The first sentence is about the work. The second is about you. You don’t need “I felt” or “I thought” if you use a conditional phrase. If you don’t want to take cover under a conditional, just come out and say “The work wasn’t ready.” This is a review; it’s already part of the ground rules that it’s your opinion. Make the observation and show us what you saw. Only use first person if that’s the only good way to phrase the thought. It’s not about you.
- Use fewer superlatives
Superlatives are tempting because they’re passionate, exciting, and oh-so-quotable. They’re also bullshit that invites a savvy reader to prove you wrong. Was this really the most passionate Odette? Ever? Who have you seen do it – more to the point, who haven’t you seen? You can just as easily make the point about the level of the work without a comparison that you haven’t thought through.
- Rely less on your opinion
I made one of my biggest jumps as a critic when I let go of thinking people cared about my opinion. They don’t, unless you agree with them. Some of my best writing has been about pieces I didn’t instinctively like that were still important works. Liberate yourself from whether you liked a work or not and don’t lecture your readers. Talk to them. Show them a path into the work.
- Rely less on your taste
Without your taste it’s not a review. But your taste doesn’t make the world go round. No one made this work that savages your aesthetic on purpose to offend you.
- Prescribe less
I recognize the irony in prescribing less prescriptives. Still, if I had been editing the article above, one of the sentences I would have tried to guide the writer to cut would have been the breezy “Let’s see no more of this, please.”
We’re not here to tell the world what we need more or less of. Again, nobody cares. We’re here to be skilled, engaged observers. Half the time we say what ought to be done or what would make something better, we’re wrong. As an editor said to me, “Don’t give notes.”
- Judge a work for what it’s trying to do, not what you want it to do
The best, first question to ask: What is this trying to do? And the next question: Did it manage to do it?
- Be a scalpel, not a mallet
If a performance was not good, make the review only as long as needed to make the point clearly. Say what happened. Say what went well. Say what went wrong, why it went wrong and give examples. And get out. If the victim is dead, don’t keep stabbing.
What artists can do
- Don’t freak out
Part of your maturation as an artist is believing in your work, even as you put it out into the world and invite a response. You can’t control what that response will be. Some people will understand the work as if they were inside your brain as you made it. Others will seem to view it from an alternate universe. That’s how the game is played.
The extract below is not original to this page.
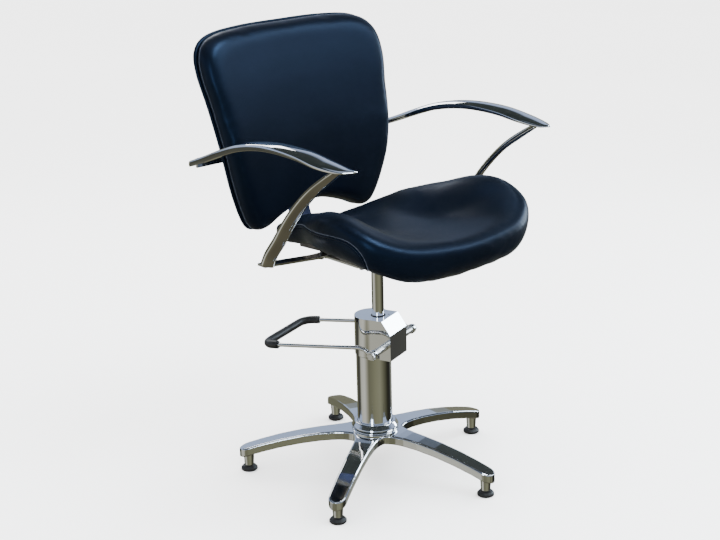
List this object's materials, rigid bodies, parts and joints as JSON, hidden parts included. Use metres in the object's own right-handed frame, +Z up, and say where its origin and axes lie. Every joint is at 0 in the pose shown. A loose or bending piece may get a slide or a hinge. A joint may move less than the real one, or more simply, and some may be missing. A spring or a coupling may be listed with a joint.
{
  "type": "styling chair",
  "caption": "Salon styling chair with a dished vinyl seat, curved back, chrome arms and a foot-pumped hydraulic column on a star base.",
  "frame": {"origin": "on the floor under the middle of the chair's box; the swivel axis is 8 mm behind it, towards the front (-Y)", "axes": "+Z up, -Y the way the sitter faces, +X the sitter's left"},
  "size_m": [0.6446, 0.6635, 1.028],
  "materials": {
    "polished_alloy": "polished",
    "chrome": "mirror polish",
    "bright_steel": "zinc plated",
    "cast_iron": "as cast",
    "bronze": "turned",
    "blued_steel": "satin paint",
    "black_screw": "black oxide",
    "rubber": "matt",
    "vinyl": "soft sheen upholstery vinyl",
    "plywood": "raw"
  },
  "bodies": {
    "base": {"star_base": "polished_alloy", "glide_1": "rubber", "glide_2": "rubber", "glide_3": "rubber", "glide_4": "rubber", "glide_5": "rubber", "pump_cylinder": "chrome", "oil_barrel": "bright_steel", "base_washer": "bright_steel", "base_bolt": "bright_steel", "valve_block": "cast_iron", "head_cover": "chrome", "guide_bush": "bronze", "rod_wiper": "rubber"},
    "pedal": {"pedal_bar": "chrome", "pedal_sleeve": "rubber", "pivot_shaft": "bright_steel", "rocker": "bright_steel", "pivot_spacer_left": "bright_steel", "pivot_spacer_right": "bright_steel", "pivot_nut_left": "bright_steel", "pivot_nut_right": "bright_steel"},
    "plunger": {"plunger": "bright_steel", "plunger_spring": "bright_steel"},
    "lift": {"piston": "bright_steel", "piston_seal": "rubber"},
    "seat": {"piston_rod": "chrome", "rod_clip": "bright_steel", "seat_plate": "bright_steel", "rod_socket": "bright_steel", "socket_screw": "black_screw", "seat_bolt_1": "black_screw", "seat_bolt_2": "black_screw", "seat_bolt_3": "black_screw", "seat_bolt_4": "black_screw", "seat_board": "plywood", "seat_cushion": "vinyl", "back_panel": "vinyl", "back_board": "plywood", "back_cushion": "vinyl", "back_bracket": "blued_steel", "bracket_bolt_1": "black_screw", "bracket_bolt_2": "black_screw", "back_bolt_1": "black_screw", "back_bolt_2": "black_screw", "back_bolt_3": "black_screw", "back_bolt_4": "black_screw", "arm_left": "chrome", "arm_right": "chrome", "arm_bolt_left": "black_screw", "arm_bolt_right": "black_screw"}
  },
  "joints": [
    {"name": "seat_height", "type": "slide", "parent": "base", "child": "lift", "axis": [0, 0, 1], "range_m": [-0.105, 0.03]},
    {"name": "seat_swivel", "type": "hinge", "parent": "lift", "child": "seat", "pos_m": [0, -0.008, 0.45], "axis": [0, 0, 1], "continuous": true},
    {"name": "pedal_press", "type": "hinge", "parent": "base", "child": "pedal", "pos_m": [0.01231, -0.04183, 0.32], "axis": [-0.9397, -0.342, 0], "range_deg": [0, 28], "stiffness_Nm_per_rad": 6, "springref_deg": -20.05},
    {"name": "plunger_stroke", "type": "slide", "parent": "base", "child": "plunger", "axis": [0, 0, -1], "range_m": [0, 0.0066], "deforming": ["plunger_spring"]}
  ],
  "couplings": [
    {"joint": "plunger_stroke", "follows": "pedal_press", "m_per_rad": 0.012727}
  ]
}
- Don’t ask for critics to “get” your work
More of the same. One of the hardest things for an artist is to let go of is trying to control how people experience your work. Do it anyway. You have to accept that all viewers, including critics, meet your work on their terms. My duty is view it professionally. For me, that means analytically (and I will be taking notes).
- Don’t take the bait
You should almost never react to a review. Reviews are directed at the reader and the audience, the information you get, and your reaction to it, is as distorted from your needs and perceptions as overhearing someone down the hall talk about you. Unless the review was factually in error, there was real negligence (such as the very rare but notorious cases of reviewers reviewing something they didn’t see) or was written by someone with a direct conflict of interest, the best tactic for dealing with a poor review is to ignore it.
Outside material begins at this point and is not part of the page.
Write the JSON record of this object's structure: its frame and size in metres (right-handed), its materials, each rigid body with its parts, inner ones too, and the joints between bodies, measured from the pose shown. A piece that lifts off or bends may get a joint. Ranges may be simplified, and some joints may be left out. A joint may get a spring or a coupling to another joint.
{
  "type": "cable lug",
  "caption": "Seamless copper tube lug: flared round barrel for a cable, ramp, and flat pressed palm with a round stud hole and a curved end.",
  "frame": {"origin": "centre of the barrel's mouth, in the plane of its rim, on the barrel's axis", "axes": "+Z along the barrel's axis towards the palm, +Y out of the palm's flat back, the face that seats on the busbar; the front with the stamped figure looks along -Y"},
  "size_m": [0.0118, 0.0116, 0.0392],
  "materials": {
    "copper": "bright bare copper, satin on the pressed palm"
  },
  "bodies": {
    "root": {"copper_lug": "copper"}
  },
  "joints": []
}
- If reading reviews makes you crazy, don’t read them.
Put them away for six months and read them then. Get a friend to read them for you and give a summary. Or don’t bother with them at all. The person who knows how you did, and what you need to do next, is you.
What readers can do
- Don’t reward bad behavior
The reviews that get clicked on, talked about, passed around, shared and quoted are the nasty ones. What message are you sending?
If reviewers are in a position of disproportionate influence (I’d say this goes for everyone at the New York Times) it’s incumbent on them to recognize the power they have and wield it responsibly. A bitchy arts review in the Times can do exponentially more harm to an artist than in any other outlet in the U.S. The writer has to take responsibility for that. A Times review is not a personal blog read by 30 people.
When done well, a review should be part of the conversation, not the conclusion of it. And in the end, it has no more power than we give it.